In the 2001 film Pearl Harbor, that attack is just one of the many complications in the romance between Danny (Ben Affleck), his best friend Rafe (Josh Hartnett), and Evelyn (Kate Beckinsale).  The other complications include Danny briefly being listed as dead, Danny being dyslexic before anyone knew what dyslexia was (and yet, later, he’s still seen reading and writing letters with absolutely no trouble, almost as if the filmmakers forgot they had made such a big deal about him not being able to do so), and the fact that Rafe really, really likes Evelyn.  Of course, the main complication to their romance is that this is a Michael Bay film and he won’t stop moving the camera long enough for anyone to have a genuine emotion.

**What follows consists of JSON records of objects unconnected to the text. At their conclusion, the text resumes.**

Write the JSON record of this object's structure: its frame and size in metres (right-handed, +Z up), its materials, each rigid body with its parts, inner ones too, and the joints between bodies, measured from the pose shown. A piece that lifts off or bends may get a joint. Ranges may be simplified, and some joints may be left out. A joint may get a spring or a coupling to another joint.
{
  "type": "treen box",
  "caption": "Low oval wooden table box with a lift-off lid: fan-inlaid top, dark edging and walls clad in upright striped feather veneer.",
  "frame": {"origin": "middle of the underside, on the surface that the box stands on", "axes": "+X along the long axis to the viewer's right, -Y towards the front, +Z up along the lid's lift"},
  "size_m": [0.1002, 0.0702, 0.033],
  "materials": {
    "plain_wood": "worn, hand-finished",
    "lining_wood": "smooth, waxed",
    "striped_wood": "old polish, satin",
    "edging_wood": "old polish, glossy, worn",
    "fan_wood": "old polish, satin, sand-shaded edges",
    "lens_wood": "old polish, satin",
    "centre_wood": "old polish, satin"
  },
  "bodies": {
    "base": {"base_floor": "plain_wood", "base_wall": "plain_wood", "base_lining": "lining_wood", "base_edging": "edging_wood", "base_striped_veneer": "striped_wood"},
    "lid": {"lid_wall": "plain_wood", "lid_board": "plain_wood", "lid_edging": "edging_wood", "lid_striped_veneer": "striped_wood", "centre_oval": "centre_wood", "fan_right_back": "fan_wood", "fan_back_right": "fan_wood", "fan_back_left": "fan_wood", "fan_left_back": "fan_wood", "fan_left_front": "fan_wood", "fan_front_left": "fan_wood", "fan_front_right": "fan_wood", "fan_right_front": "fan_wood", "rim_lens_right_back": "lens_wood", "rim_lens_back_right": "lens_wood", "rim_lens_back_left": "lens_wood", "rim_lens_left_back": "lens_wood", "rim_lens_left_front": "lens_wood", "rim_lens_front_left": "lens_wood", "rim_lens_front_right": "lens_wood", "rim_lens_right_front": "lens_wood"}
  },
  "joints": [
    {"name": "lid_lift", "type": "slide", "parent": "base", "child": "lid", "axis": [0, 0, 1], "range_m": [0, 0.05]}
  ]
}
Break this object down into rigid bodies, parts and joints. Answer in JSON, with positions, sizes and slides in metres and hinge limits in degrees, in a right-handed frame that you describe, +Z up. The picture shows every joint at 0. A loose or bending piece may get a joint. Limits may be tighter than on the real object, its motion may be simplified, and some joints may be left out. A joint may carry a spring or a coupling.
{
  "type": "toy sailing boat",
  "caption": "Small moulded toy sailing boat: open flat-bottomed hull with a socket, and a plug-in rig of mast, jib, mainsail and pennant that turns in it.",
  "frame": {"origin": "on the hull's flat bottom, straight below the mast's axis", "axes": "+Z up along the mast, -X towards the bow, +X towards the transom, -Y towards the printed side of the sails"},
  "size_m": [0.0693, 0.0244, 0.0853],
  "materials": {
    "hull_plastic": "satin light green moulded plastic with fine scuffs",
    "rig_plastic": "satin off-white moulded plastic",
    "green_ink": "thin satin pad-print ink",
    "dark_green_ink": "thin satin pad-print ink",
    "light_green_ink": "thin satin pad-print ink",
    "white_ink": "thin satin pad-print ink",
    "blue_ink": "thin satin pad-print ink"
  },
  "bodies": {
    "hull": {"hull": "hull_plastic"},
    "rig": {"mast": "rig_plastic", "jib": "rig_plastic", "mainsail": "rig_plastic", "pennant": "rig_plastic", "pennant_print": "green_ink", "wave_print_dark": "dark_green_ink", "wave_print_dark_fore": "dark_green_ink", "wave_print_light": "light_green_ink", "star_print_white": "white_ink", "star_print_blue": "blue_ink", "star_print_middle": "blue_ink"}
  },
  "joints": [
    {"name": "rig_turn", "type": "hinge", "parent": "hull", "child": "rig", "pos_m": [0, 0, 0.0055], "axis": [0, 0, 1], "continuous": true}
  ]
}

I imagine that Pearl Harbor was an attempt to duplicate the success of Titanic, by setting an extremely predictable love story against the backdrop of a real-life historical tragedy.  Say what you will about Titanic (and there are certain lines in that film that, when I rehear them today, make me cringe), Leonardo DiCaprio and Kate Winslet had genuine chemistry.  None of that chemistry is present in Pearl Harbor.  You don’t believe, for a second, that Ben Affleck and Josh Hartnett are lifelong friends.  You don’t believe that Kate Beckinsale is torn between the two of them.  Instead, you just feel like you’re watching three actors who are struggling to give a performance when they’re being directed by a director who is more interested in blowing people up than in getting to know them.

Continuing the Titanic comparison, Pearl Harbor‘s script absolutely sucks.  Along with that line about “all this” happening, there’s also a scene where Franklin D. Roosevelt (Jon Voight) reacts to his cabinet’s skepticism by rising to his feet and announcing that if he, a man famously crippled by polio and confined to a wheelchair, can stand up, then America can win a war.

I’ve actually been to Pearl Harbor in Hawaii.  I have gone to the USS Arizona Memorial.  I have stood and stared down at the remains of the ship resting below the surface of the ocean.  It’s an awe-inspiring and humbling site, one that leaves you very aware that over a thousand men lost their lives when the Arizona sank.

I have also seen the wall which lists the name of everyone who was killed during the attack on Pearl Harbor and until you’ve actually been there and you’ve seen it with your own eyes, you really can’t understand just how overwhelming it all is.  The picture below was taken by my sister, Erin.

Pearl Harbor 2003If you want to pay tribute to those who lost their lives at Pearl Harbor, going to the Arizona Memorial is a good start.  But avoid Michael Bay’s Pearl Harbor at all costs.